Davalı, taşınmazda ayıp bulunmadığını, satış tarihinden 6 ay sonra yapılan ayıp ihbarının kabul edilemez olduğunu savunarak davanın reddini dilemiştir.
Mahkemece, davanın reddine karar verilmiş; hüküm, davacı tarafından temyiz edilmiştir.

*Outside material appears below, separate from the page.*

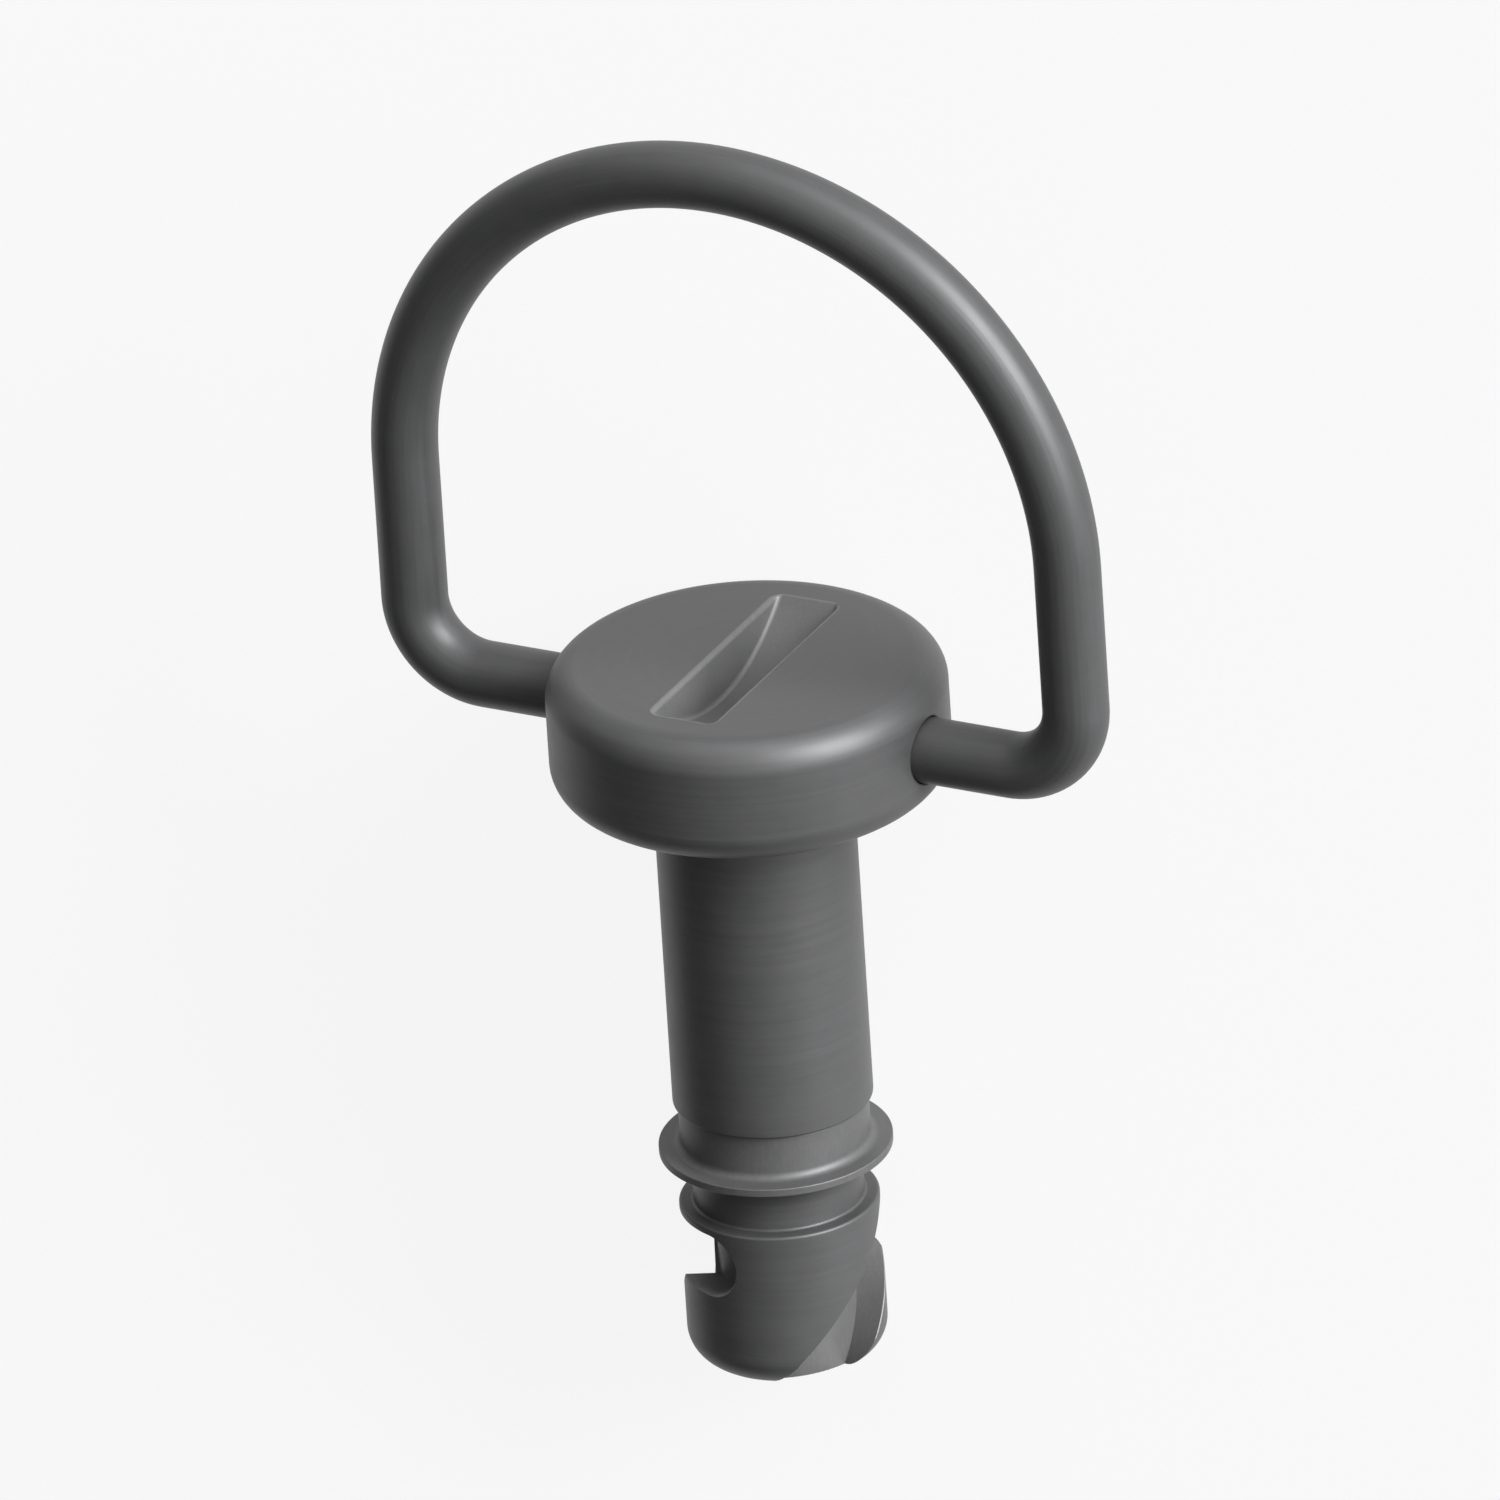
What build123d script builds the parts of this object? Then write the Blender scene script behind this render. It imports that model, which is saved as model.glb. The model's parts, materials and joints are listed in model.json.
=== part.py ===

Davacı, eldeki dava ile davalıdan satın aldığı dükkanın gizli ayıplı olması nedeni ile ödemiş olduğu su faturasının mutad kullanım miktarının hesaplanarak bakiyesinin davalıdan tahsilini istemiştir. Davalı, ayıp bulunmadığını ve süresinde ayıp ihbarı yapılmadığını savunarak davanın reddini dilemiş; Mahkemece, satım tarihinden itibaren davacının taşınmazı gerekli şekilde muayene etmediği ve bu konuda gerekli özeni göstermediği, bu özensizliği yada dikkatsizliğinin davalıya yüklenemeyeceği, satın aldığı tarihten itibaren 5. aya kadar taşınmazı hiç açmadığı anlaşıldığından gizli ayıpla ilgili oluşan durumu süresinde ihbar etmediği gerekçesi ile davanın reddine karar verilmiştir. 6098 Sayılı TBK.’nun 223. maddeye göre, (818 sayılı BK"nun 198.maddesi), alıcı, teslim aldığı malı işlerin olağan akışına göre, imkân bulunur bulunmaz gözden geçirmek ve satıcının sorumluluğunu gerektiren bir ayıp gördüğü zaman bunu satıcıya uygun süre içinde ihbar etmekle yükümlüdür. Bunu ihmal ettiği takdirde, satılanı kabul etmiş sayılır. Ancak, satılanda olağan bir gözden geçirme ile meydana çıkarılamayacak bir ayıp bulunması halinde, bu ayıp sonradan meydana çıkarsa, bu durumu da hemen satıcıya bildirmediği takdirde yine satılanı bu ayıp ile birlikte kabul etmiş sayılır. Somut olayda davacı kendisine tebliğ edilen yüksek miktarlı su faturası ile öğrendiği ayıbı davalıya bildirdiğini ve davalı tarafından arızanın giderildiğini bildirmiş olup, bu husus davalının da kabulündedir. O halde Mahkemece, davacının iddia ettiği gizli ayıbı su faturasının kendisine tebliği ile öğrendiği ve süresinde davalıya ihbar ettiği kabul edilerek işin esasının incelenmesi, taşınmazda davacının iddia ettiği ayıbın bulunup bulunmadığı ve davalının sorumlu olup olmadığının değerlendirilmesi sonucu hasıl olacak sonuca göre bir karar verimesi gerekirken, aksi düşünce ile yazılı şekilde karar verilmesi usul ve yasaya aykırı olup, bozmayı gerektirir.
SONUÇ: Yukarıda açıklanan nedenlerle temyiz olunan hükmün BOZULMASINA, peşin alınan harcın istek halinde iadesine, HUMK’nun 440/III-1 maddesi uyarınca karar düzeltme yolu kapalı olmak üzere, 23/05/2019 gününde oybirliğiyle karar verildi.